Mr. Palmer's propositions also included the timing of the mails at each successive stage, and their departure from the country properly regulated; they would thus be enabled to arrive in London at regular specified times, and not at any hour of the day or night, and might, to some extent, be delivered simultaneously. Again: instead of leaving London at all hours of the night, he suggested that all the coaches for the different roads should leave the General Post-Office at the same time; and thus it was that Palmer established what was, to the stranger in London for many years, one of the first of City sights. Finally, Mr. Palmer's plans were pronounced impossible. "It was an impossibility," his opponents declared, "that the Bath mail could be brought to London in sixteen or eighteen hours."

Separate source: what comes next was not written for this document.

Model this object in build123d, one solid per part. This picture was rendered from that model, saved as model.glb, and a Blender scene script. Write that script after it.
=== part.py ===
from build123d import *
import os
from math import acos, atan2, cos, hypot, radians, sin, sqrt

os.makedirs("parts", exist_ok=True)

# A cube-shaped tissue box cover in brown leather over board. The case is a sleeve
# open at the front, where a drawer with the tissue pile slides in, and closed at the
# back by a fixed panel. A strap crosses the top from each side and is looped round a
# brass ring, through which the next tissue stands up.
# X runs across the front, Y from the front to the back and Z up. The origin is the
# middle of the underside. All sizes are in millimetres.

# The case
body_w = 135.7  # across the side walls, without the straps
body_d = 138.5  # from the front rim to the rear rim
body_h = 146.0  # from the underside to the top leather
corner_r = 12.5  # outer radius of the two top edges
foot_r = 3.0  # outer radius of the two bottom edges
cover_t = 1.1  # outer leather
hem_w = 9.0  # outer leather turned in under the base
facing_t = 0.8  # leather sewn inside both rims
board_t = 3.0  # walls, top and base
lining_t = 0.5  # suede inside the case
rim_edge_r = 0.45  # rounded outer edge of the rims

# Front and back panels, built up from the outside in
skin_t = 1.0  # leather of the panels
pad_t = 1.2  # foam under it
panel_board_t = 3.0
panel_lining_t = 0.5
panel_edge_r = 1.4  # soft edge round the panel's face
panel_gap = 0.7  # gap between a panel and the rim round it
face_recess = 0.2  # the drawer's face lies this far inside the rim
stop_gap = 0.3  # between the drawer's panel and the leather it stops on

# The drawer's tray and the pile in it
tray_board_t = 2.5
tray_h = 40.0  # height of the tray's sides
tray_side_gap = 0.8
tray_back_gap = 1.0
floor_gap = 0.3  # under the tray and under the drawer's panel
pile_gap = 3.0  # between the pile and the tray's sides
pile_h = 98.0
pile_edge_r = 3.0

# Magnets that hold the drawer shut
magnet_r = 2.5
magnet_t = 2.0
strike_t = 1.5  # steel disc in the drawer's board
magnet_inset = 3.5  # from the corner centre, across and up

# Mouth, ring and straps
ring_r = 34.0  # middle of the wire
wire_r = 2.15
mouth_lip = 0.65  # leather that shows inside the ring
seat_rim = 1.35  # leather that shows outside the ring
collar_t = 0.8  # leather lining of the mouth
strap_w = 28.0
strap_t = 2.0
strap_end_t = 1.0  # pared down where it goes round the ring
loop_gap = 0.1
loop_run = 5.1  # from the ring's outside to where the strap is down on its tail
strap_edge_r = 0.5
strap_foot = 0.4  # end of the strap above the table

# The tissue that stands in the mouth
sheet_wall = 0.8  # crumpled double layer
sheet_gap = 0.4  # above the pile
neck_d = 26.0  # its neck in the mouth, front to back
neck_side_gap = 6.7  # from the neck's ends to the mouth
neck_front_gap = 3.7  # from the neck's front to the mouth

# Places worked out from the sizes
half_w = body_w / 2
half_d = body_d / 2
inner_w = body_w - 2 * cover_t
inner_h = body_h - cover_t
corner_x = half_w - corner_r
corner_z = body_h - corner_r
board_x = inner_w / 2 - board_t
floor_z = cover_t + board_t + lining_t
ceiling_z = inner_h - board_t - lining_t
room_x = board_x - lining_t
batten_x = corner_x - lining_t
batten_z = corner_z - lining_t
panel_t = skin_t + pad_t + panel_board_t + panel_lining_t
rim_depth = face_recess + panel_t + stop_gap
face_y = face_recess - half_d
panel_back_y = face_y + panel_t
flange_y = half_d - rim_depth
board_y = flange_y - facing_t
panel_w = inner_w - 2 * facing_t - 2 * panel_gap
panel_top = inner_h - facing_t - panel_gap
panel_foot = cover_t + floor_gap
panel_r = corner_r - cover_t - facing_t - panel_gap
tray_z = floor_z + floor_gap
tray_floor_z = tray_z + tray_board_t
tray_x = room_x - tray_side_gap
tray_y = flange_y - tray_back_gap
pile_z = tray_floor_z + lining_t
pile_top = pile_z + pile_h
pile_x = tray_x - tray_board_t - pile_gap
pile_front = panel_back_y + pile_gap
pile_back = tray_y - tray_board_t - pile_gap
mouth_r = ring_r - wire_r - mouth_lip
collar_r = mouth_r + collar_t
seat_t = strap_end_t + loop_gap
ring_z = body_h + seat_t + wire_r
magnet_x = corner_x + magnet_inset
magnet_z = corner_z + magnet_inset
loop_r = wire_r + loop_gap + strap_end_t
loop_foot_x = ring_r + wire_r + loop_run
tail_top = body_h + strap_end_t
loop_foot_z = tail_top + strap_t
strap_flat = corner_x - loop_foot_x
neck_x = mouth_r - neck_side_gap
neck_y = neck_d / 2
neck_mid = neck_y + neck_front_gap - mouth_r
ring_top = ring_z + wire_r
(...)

Mr. Pitt was less conservative than the Post-Office authorities. He clearly inherited, as an eloquent writer[58] has pointed out, his father's contempt for impossibilities. He saw, with the clear vision for which he was so remarkable, that Mr. Palmer's scheme would be as profitable as it was practicable, and he resolved, in spite of the short-sighted opposition of the authorities, that it should be adopted. The Lords of the Treasury lost no more time in decreeing that the plan should be tried, and a trial and complete success was the result. On the 24th of July, 1784, the Post-Office Secretary (Mr. Anthony Todd) issued the following order:—"His Majesty's Postmasters-General, being inclined to make an experiment for the more expeditious conveyance of mails of letters by stage-coaches, machines, &c., have been pleased to order that a trial shall be made upon the road between London and Bristol, to commence at each place on Monday, the 2d of August next." Then follows a list of places, letters for which can be sent by these mail-coaches, and thus concludes: "All persons are therefore to take notice, that the letters put into any receiving-house before six of the evening, or seven at this chief office, will be forwarded by these new conveyances; all others for the said post-towns and their districts put in afterwards, or given to the bellmen, must remain until the following post at the same hour of seven."

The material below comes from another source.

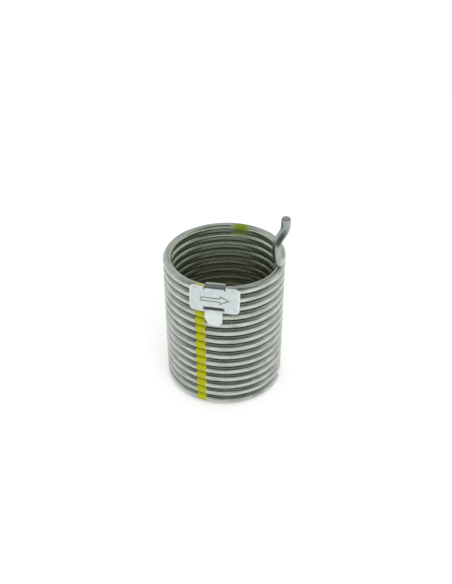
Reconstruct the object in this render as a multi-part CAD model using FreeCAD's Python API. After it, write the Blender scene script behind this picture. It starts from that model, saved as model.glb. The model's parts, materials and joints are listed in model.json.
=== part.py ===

The mail-coaches commenced running according to the above advertisement, not, however, on the 2d, but on the 8th of August. One coach left London at eight in the morning, reaching Bristol about eleven the same night. The distance between London and Bath was accomplished in fourteen hours. The other coach was started from Bristol at four in the afternoon on the same day, reaching London in sixteen hours.

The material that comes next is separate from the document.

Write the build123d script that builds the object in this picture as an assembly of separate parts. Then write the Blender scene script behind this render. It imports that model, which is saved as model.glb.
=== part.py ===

Mr. Palmer was installed at the Post-Office on the day of the change, under the title of Controller-General. It was arranged that his salary should be 1,500l. a-year, together with a commission of two and a half per cent. upon any excess of net revenue over 240,000l.—the sum at which the annual proceeds of the Post-Office stood at the date of his appointment.
The rates of postage, as we have before incidentally pointed out, were slightly raised—an addition of a penny to each charge; but, notwithstanding this, the number of letters began at once, and most perceptibly, to increase. So great was the improvement in security and speed, that, for once, the additions to the charges were borne ungrudgingly. Coaches were applied for without loss of time by the municipalities of many of our largest towns,[59] and when they were granted—as they appear to have been in most of the instances—they were started at the rate of six miles an hour. This official rate of speed was subsequently increased to eight, then to nine, and at length to ten miles an hour.[60]